Dzięki bardzo płaskiej strukturze wypłat (szczerze mówiąc za taką właśnie przed WSOP opowiadało się wielu graczy) organizatorzy WSOP zagwarantowali, że większość graczy przy finałowym stole otrzyma sześciocyfrowe wygrane. Graczom z miejsc numer 8 i 9 trochę zabraknie do takich kwot (wygrane to odpowiednio 87.817 i 67.681), ale siedmiu najlepszych dzięki “Colossus’owi” zarobi sześciocyfrowe sumy:
1st – $638.880
2nd – $386.253
3rd – $308.761
4th – $234.927
5th – $182.348
6th – $140.956
7th – $109.632
I to tutaj leży pies pogrzebany. Gracze narzekają, że nagroda główna to tylko 5.7% całej puli nagród, czyli znacznie mniej niż w większości tak dużych eventow i zdecydowanie nie tyle ile oczekiwali zjeżdżający na turniej zawodnicy. Ci, którzy mieli dostęp do Facebooka lub Twittera szybko skrytykowali organizatorów.
“Pierwsze miejsce w Colossusie na WSOP to tylko 600.000$?” zapytał Dan Heimiller na Facebooku. “5% to o wiele za mało jak za pierwsze miejsce. 10% powinno stanowić minimum w każdym turnieju!” (Co ciekawe to słowa kogoś, kto dotarł już do miejsc płatnych i nadal gra w turnieju.) “Colossus ma bardzo rozczarowująca strukturę wypłat!”napisał Will Failla. “Jak można w największym turnieju pokerowym w historii nie wygrać miliona dolarów?” “Jestem naprawdę rozczarowana, że WSOP Colossus z pulą 11 milionów mistrzowi gwarantuje tylko 600 tysięcy” napisała Vanessa Rousso do swoich fanów na Twitterze. “5% puli to całkowite odejście od standardów w branży pokerowej.” Blair Hinkle również powiedział co myśli za pomocą Twittera: “Niektórzy gracze nazywali turniej “The Colossus” loterią. Po ujawnieniu struktury wypłat ten event to bardziej jak karty zdrapki.”
Byli jednak i tacy, którzy bronili WSOP. “Po raz pierwszy widzę, żeby gracze sugerowali, aby nagrody miały być przyznawane na podstawie kwoty zebranego rake’u” napisał Dan O’Brien na Twitterze. “Czy to nie głupota?” pisze Jonathan Aguiar “Narzekacie na to, że zwycięzca zgarnia za dużo, WSOP robi coś dobrego dla ekonomii gry zamiast chwytliwej (dużej) nagrody, dobrej dla marketing a Wam znowu coś nie pasuje?”
Całą sytuację podsumował dyrektory wykonawczy WSOP, Ty Stewart.

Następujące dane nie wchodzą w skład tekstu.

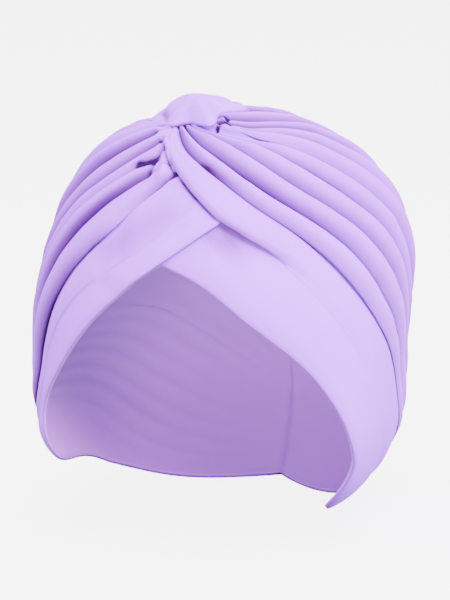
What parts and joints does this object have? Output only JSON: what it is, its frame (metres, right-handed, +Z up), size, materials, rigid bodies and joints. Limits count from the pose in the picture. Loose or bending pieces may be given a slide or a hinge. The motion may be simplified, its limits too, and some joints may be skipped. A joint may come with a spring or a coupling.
{
  "type": "turban",
  "caption": "Stretch-cloth turban with pleated wraps that cross at the forehead, twist under a small cloth loop and close at the nape; hollow for a head, open at the face.",
  "frame": {"origin": "centre of the head that wears the turban, which is the mount named head", "axes": "+Z up towards the crown, -Y towards the face opening, +X towards the wearer's left"},
  "size_m": [0.1726, 0.1955, 0.1935],
  "materials": {
    "knit_cloth": "matte"
  },
  "bodies": {
    "root": {"left_wrap": "knit_cloth", "right_wrap": "knit_cloth", "twist_loop": "knit_cloth"}
  },
  "joints": []
}
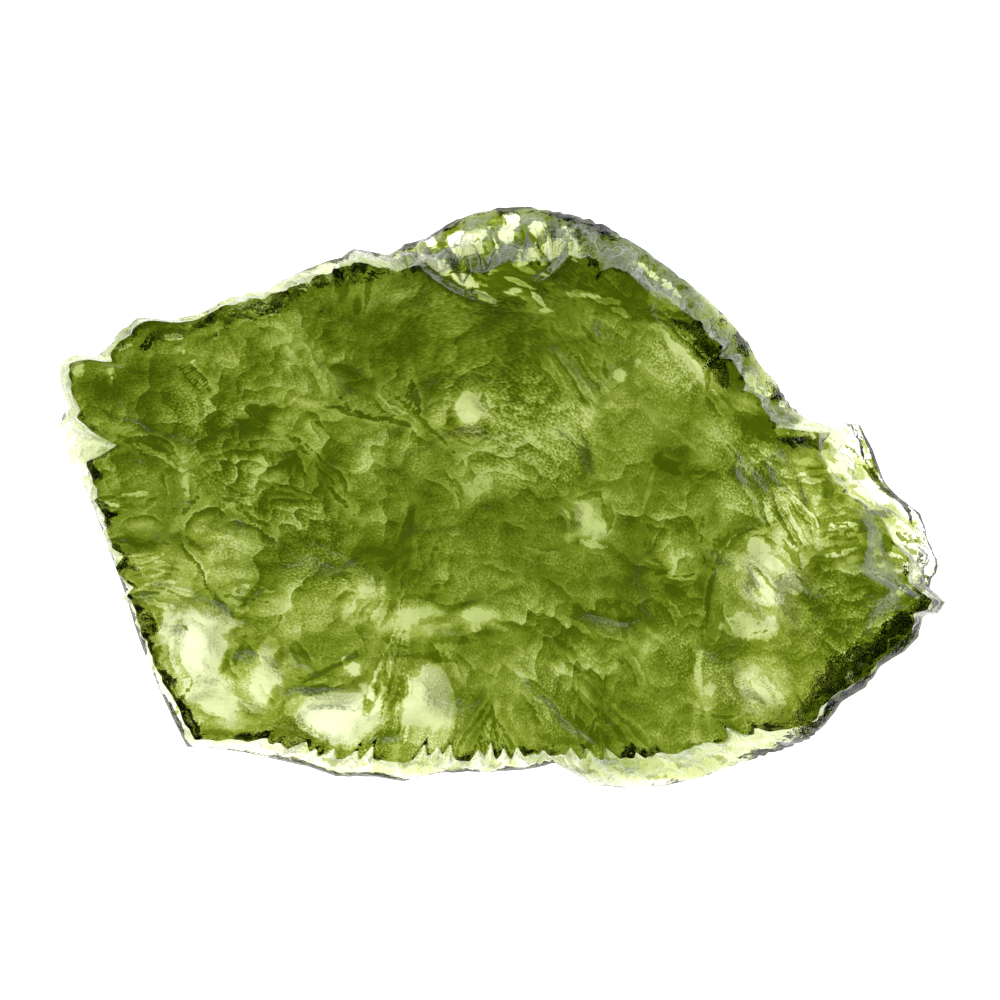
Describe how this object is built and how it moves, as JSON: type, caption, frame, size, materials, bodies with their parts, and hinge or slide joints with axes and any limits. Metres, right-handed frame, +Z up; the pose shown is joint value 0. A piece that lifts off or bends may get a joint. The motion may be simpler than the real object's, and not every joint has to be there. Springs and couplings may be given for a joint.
{
  "type": "raw moldavite stone",
  "caption": "Raw slab of clear green natural glass with an etched, pitted surface and a broken outline, lying on a small worn flat spot.",
  "frame": {"origin": "middle of the stone's box, on the surface that it lies on", "axes": "+X along the stone's length, +Y across it, +Z up through its thickness"},
  "size_m": [0.034, 0.0222, 0.007],
  "materials": {
    "green_glass": "etched, satin to glossy"
  },
  "bodies": {
    "root": {"moldavite": "green_glass"}
  },
  "joints": []
}
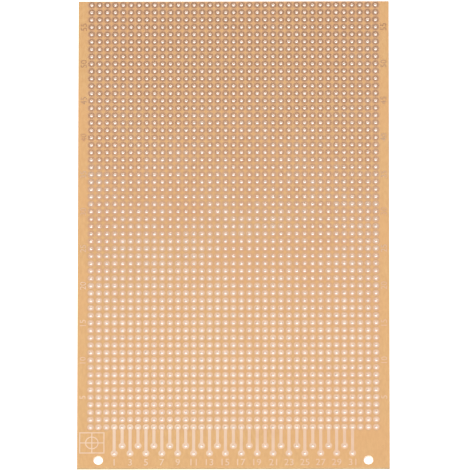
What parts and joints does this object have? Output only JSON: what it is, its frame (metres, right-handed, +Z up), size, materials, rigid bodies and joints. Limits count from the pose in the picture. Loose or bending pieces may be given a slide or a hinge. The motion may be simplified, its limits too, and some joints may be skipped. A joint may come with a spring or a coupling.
{
  "type": "prototype board",
  "caption": "Flat drilled prototype board with isolated round copper solder pads on a fine grid and the staggered footprint of an edge connector at one end.",
  "frame": {"origin": "middle of the bottom face, on the surface that the board lies on", "axes": "+Z up out of the copper side, X across the board, Y along its length with the connector end at -Y"},
  "size_m": [0.1, 0.16, 0.0015],
  "materials": {
    "laminate": "ochre phenolic paper laminate, satin, slightly translucent",
    "copper_pads": "bare etched copper foil, satin, lightly lacquered",
    "copper_tracks": "bare etched copper foil, satin, lightly lacquered"
  },
  "bodies": {
    "root": {"laminate": "laminate", "solder_pads": "copper_pads", "long_contact_tracks": "copper_tracks", "short_contact_tracks": "copper_tracks", "corner_mark": "copper_tracks"}
  },
  "joints": []
}
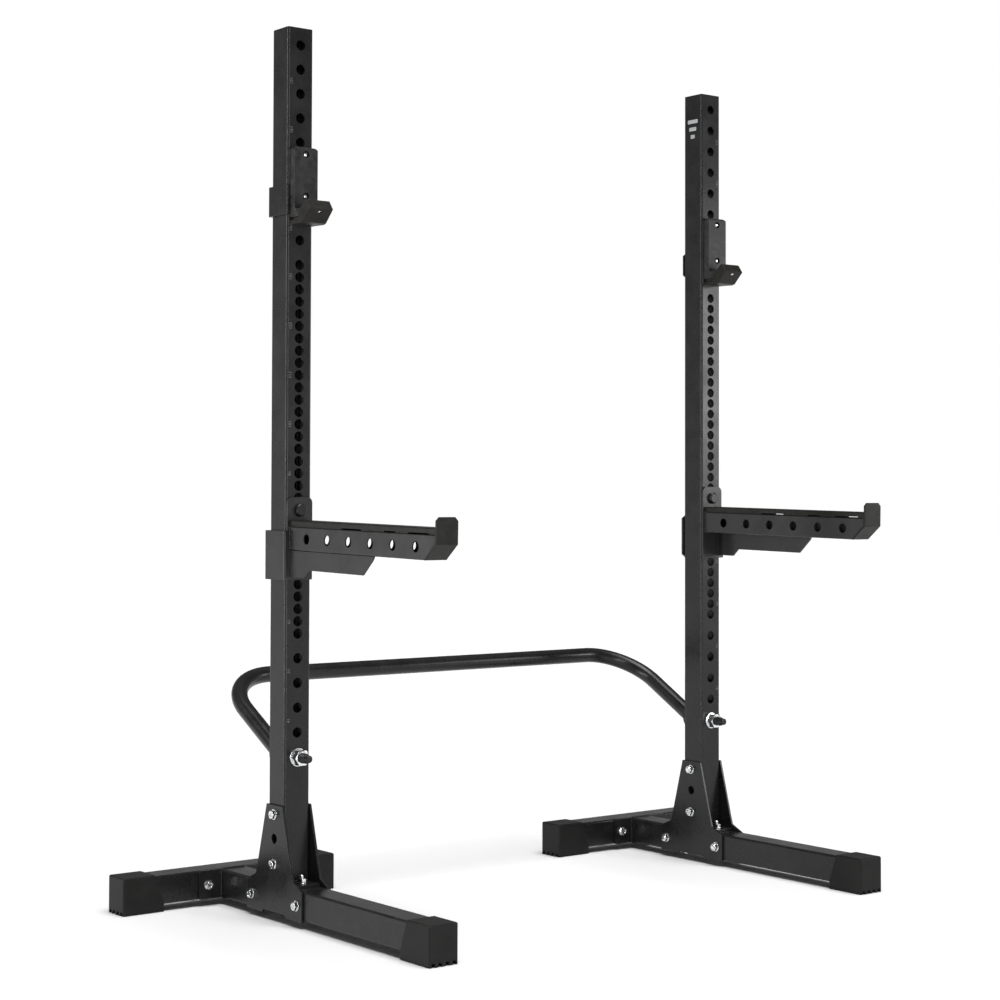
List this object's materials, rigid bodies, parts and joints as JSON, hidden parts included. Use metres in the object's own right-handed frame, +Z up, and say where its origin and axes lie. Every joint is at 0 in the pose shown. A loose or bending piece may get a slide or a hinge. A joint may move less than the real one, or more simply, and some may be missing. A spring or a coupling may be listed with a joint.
{
  "type": "squat stand pair",
  "caption": "Free-standing pair of drilled uprights on T-shaped feet, joined by a rear U-bar, with J-hooks and spotter arms that turn on pins.",
  "frame": {"origin": "middle of the footprint's bounding box, on the floor", "axes": "+Z up, X across the pair from the lower left stand to the right one, -Y towards the arms and the user"},
  "size_m": [1.666, 0.8384, 1.817],
  "materials": {
    "powder_coat": "satin, fine texture",
    "foot_plastic": "matte",
    "liner_polymer": "matte",
    "zinc": "zinc plated",
    "black_oxide": "semi-gloss"
  },
  "bodies": {
    "arm_l": {"arm_beam_l": "powder_coat", "arm_bracket_l": "powder_coat", "arm_liner_l": "liner_polymer", "arm_pin_l": "powder_coat", "arm_stop_l": "powder_coat"},
    "arm_r": {"arm_beam_r": "powder_coat", "arm_bracket_r": "powder_coat", "arm_liner_r": "liner_polymer", "arm_pin_r": "powder_coat", "arm_stop_r": "powder_coat"},
    "frame": {"base_bolts_l": "zinc", "base_bolts_r": "zinc", "base_plate_l": "powder_coat", "base_plate_r": "powder_coat", "flange_bolts_l": "zinc", "flange_bolts_r": "zinc", "front_foot_l": "foot_plastic", "front_foot_r": "foot_plastic", "gusset_bolts_l": "zinc", "gusset_bolts_r": "zinc", "gusset_in_l": "powder_coat", "gusset_in_r": "powder_coat", "gusset_out_l": "powder_coat", "gusset_out_r": "powder_coat", "nuts_l": "zinc", "nuts_r": "zinc", "rear_beam_l": "powder_coat", "rear_beam_r": "powder_coat", "rear_foot_in_l": "foot_plastic", "rear_foot_in_r": "foot_plastic", "rear_foot_out_l": "foot_plastic", "rear_foot_out_r": "foot_plastic", "stem_flange_l": "powder_coat", "stem_flange_r": "powder_coat", "stem_l": "powder_coat", "stem_r": "powder_coat", "stud_l": "black_oxide", "stud_nut_l": "zinc", "stud_nut_r": "zinc", "stud_r": "black_oxide", "stud_washer_l": "zinc", "stud_washer_r": "zinc", "top_cap_l": "foot_plastic", "top_cap_r": "foot_plastic", "u_bar": "powder_coat", "u_bar_bosses": "powder_coat", "upright_l": "powder_coat", "upright_r": "powder_coat", "washers_l": "zinc", "washers_r": "zinc"},
    "hook_l": {"hook_bracket_l": "powder_coat", "hook_liner_l": "liner_polymer", "hook_lip_l": "liner_polymer", "hook_pin_l": "powder_coat", "hook_screws_l": "zinc"},
    "hook_r": {"hook_bracket_r": "powder_coat", "hook_liner_r": "liner_polymer", "hook_lip_r": "liner_polymer", "hook_pin_r": "powder_coat", "hook_screws_r": "zinc"}
  },
  "joints": [
    {"name": "hook_turn_l", "type": "hinge", "parent": "frame", "child": "hook_l", "pos_m": [-0.576, 0.09172, 1.531], "axis": [0, 1, 0], "range_deg": [0, 90]},
    {"name": "hook_turn_r", "type": "hinge", "parent": "frame", "child": "hook_r", "pos_m": [0.576, 0.09172, 1.481], "axis": [0, -1, 0], "range_deg": [0, 90]},
    {"name": "arm_turn_l", "type": "hinge", "parent": "frame", "child": "arm_l", "pos_m": [-0.576, 0.09172, 0.831], "axis": [0, 1, 0], "range_deg": [0, 90]},
    {"name": "arm_turn_r", "type": "hinge", "parent": "frame", "child": "arm_r", "pos_m": [0.576, 0.09172, 0.856], "axis": [0, -1, 0], "range_deg": [0, 90]}
  ]
}
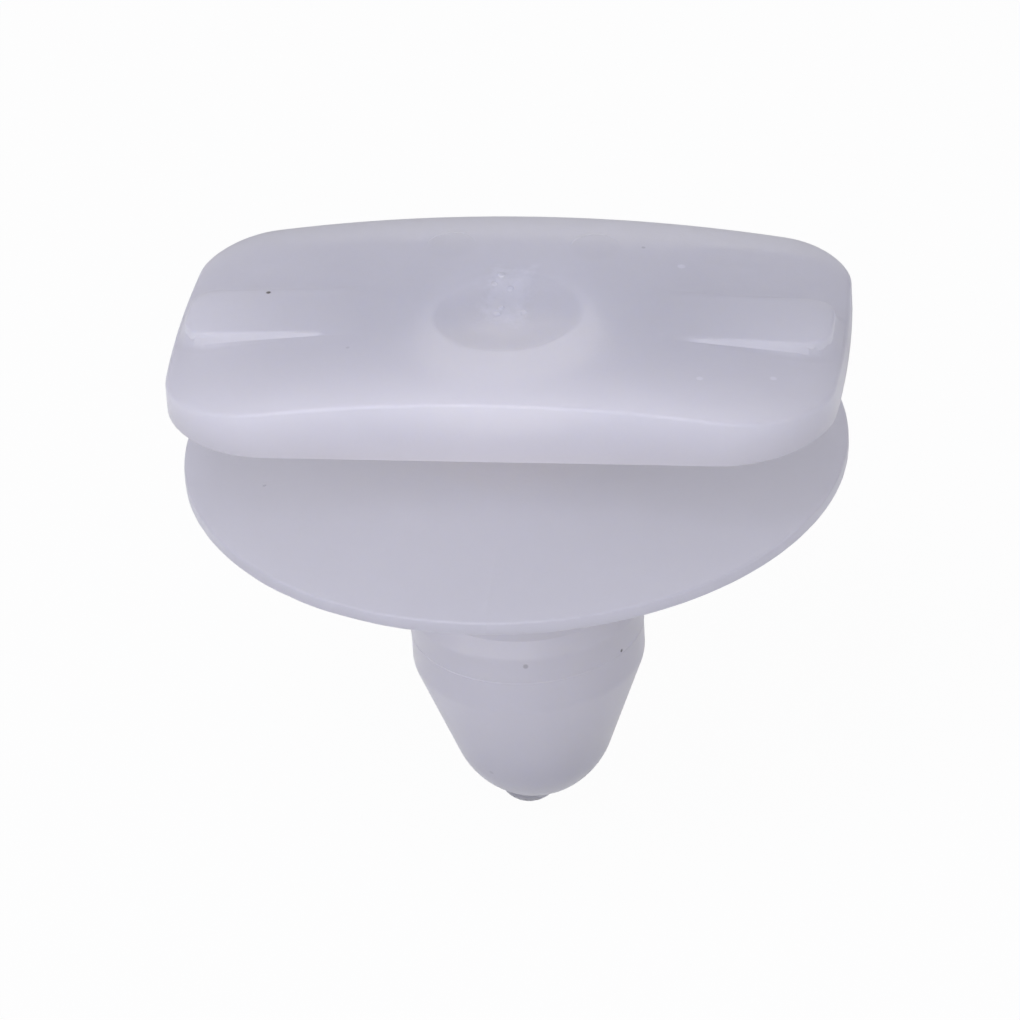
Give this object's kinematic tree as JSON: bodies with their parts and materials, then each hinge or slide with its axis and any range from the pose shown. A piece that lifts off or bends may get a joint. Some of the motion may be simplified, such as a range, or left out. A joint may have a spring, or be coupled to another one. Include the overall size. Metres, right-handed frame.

Stewart odpisał na wzburzone komentarze graczy na Twitterze informując, że po pierwsze “Colossus miał być duży, tak aby wielu graczy wróciło do domu jako zwycięzcy. Ci którzy narzekają, dodaje Stewart, muszą pamiętać, że pobieramy przeciętny rake i ponieśliśmy spore koszta, żeby to wszystko zorganizować. Zwycięzca i tak otrzyma 1000 razy tyle ile zapłacił za udział w grze.”
“Lubimy być chwaleni, ale czasem trzeba zrobić to co słuszne” pisze Stewart na Twitterze. “Byłoby o wiele gorzej gdybyśmy kosztem innych nagrodzili zwycięzcę jeszcze bardziej.” Przy organizacji tak pionierskiego turnieju jak “The Colossus” nie ma prostego sposobu na sukces i Stewart mówi, że musimy spojrzeć na wszystko z perspektywy. “Przyjrzymy się strukturze i zastanowimy czy lepiej sprawdziłaby się taka nastawiona na finałowy stół i zwycięzcę, jeśli turniej powroci” powiedział Stewart. “Tak czy inaczej pieniądze skąd trzeba na to wziąć.”